Lately we’ve noticed an influx of homeowners using their toilets for more than just human waste. To help ensure your home’s plumbing runs smoothly and to save you money in plumbing repairs, we pulled together this list of 10 things that you must NEVER flush down your toilet:
- Baby Wipes, Wet Wipes, and even wipes marketed as “flushable” – “Flushable” baby and adult wipes are becoming more popular nowadays. However, they are increasingly causing clogs and backups in sewage throughout Maryland homes. Although some brands may say they are flushable, they are not made of materials that easily breakdown in sewer systems like toilet paper.
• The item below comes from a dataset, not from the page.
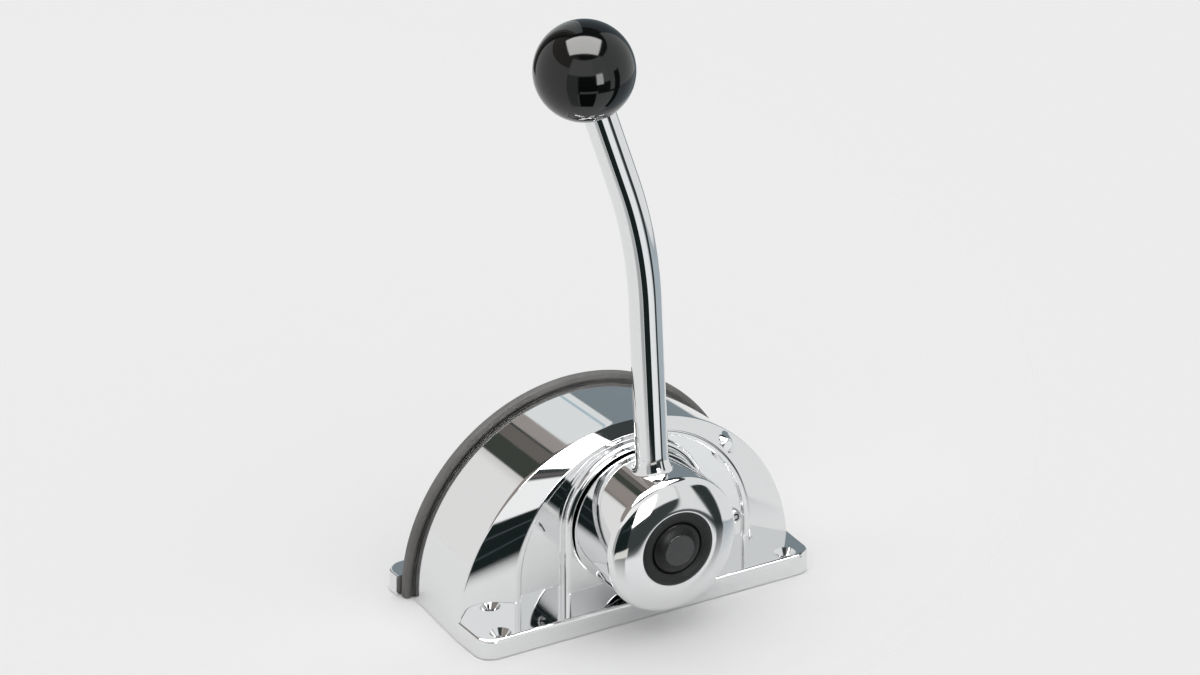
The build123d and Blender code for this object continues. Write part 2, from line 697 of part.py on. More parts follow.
# Hub barrel: a thick cap with a shallow crown, hollow behind, with pillars to its boss
with BuildPart() as hub_barrel:
    with BuildSketch(Plane.YZ):
        with BuildLine():
            Line((barrel_back_y, axis_z), (barrel_back_y, axis_z + barrel_radius))
            side = Line((barrel_back_y, axis_z + barrel_radius), (crown_start_y, axis_z + barrel_radius))
            turn = TangentArc(side @ 1, (crown_turn_y, axis_z + crown_turn_radius), tangent=side % 1)
            TangentArc(turn @ 1, (cap_front_y, axis_z + bezel_radius), tangent=turn % 1)
            Line((cap_front_y, axis_z + bezel_radius), (cap_front_y, axis_z))
            Line((cap_front_y, axis_z), (barrel_back_y, axis_z))
        make_face()
    revolve(axis=shaft_axis)
    fillet(edges_at(hub_barrel, barrel_back_y), barrel_edge_round)
    with BuildSketch(facing(barrel_back_y)):
        with Locations((0, axis_z)):
            Circle(barrel_radius - barrel_wall)
            Circle(barrel_boss_radius, mode=Mode.SUBTRACT)
    extrude(amount=barrel_back_y - barrel_front_y - barrel_web, mode=Mode.SUBTRACT)
    with BuildSketch(lever_plane.offset(barrel_boss_radius - rib_thickness)):
        Circle(socket_radius)
    extrude(amount=barrel_radius - barrel_boss_radius)
    with BuildSketch(grub_plane.offset(barrel_boss_radius - rib_thickness)):
        Circle(grub_pillar_radius)
    extrude(amount=barrel_radius - barrel_boss_radius)
    with BuildSketch(facing(bezel_seat_y)):
        with Locations((0, axis_z)):
            Circle(bezel_radius)
    extrude(amount=bezel_seat_y - cap_front_y, mode=Mode.SUBTRACT)
    with BuildSketch(facing(recess_floor_y)):
        with Locations((0, axis_z)):
            Circle(bezel_bore_radius)
    extrude(amount=recess_floor_y - bezel_seat_y, mode=Mode.SUBTRACT)
    with BuildSketch(facing(barrel_back_y)):
        with Locations((0, axis_z)):
            Circle(shaft_radius)
    extrude(amount=barrel_back_y - recess_floor_y, mode=Mode.SUBTRACT)
    with BuildSketch(lever_plane.offset(spigot_start)):
        Circle(spigot_radius)
    extrude(amount=barrel_radius, mode=Mode.SUBTRACT)
    with BuildSketch(grub_plane):
        Circle(grub_radius)
    extrude(amount=2 * barrel_radius, mode=Mode.SUBTRACT)
hub_barrel.part.label = "hub_barrel"
export_step(hub_barrel.part, "parts/hub_barrel.step")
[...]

Efforts are being made to revise these guidelines to show a noticeable “DO NOT FLUSH” symbol on all packaging. Wipes of any kind should be disposed of in a trash can instead.
- Paper towels and Tissues – While you may wish to save money and help the environment by using washable cloths and rags, paper towels and tissues are a staple in most households. Paper Towels and tissues also do not dissolve like toilet paper does. These items are best discarded in the trash rather than down the toilet.
- Q-tips and Cotton Balls – While it is easy to think that the cotton in Q-tips and cotton balls will break down since they are made of the same cotton found in toilet paper – they actually don’t! These items will clump together and cause blockages within your pipes.
- Cooking Grease and Food – Grease and other foods should never be poured into your toilet or other drains in general. Grease may look like a liquid that can be easily dumped down the drain but all grease will cool, harden, and clog up your pipes. You can collect your grease in another container until it cools before throwing it in the trash or save the grease to reuse it while cooking!
- Medications – You may think it is a good idea to flush any medications that are no longer needed or expired to ensure they are out of harm’s way. You can actually be doing more harm by flushing them down the toilet. These substances may pass through sewage treatment plants and septic tanks which can lead directly to soil and groundwater. Since these medications can have toxic effects on groundwater supplies and wildlife, it is always best to properly dispose of any medications. You can return unused, unneeded, or expired prescription drugs to pharmaceutical take-back locations for safe disposal. Ask your local pharmacy or law enforcement agency about pharmaceutical take-back programs.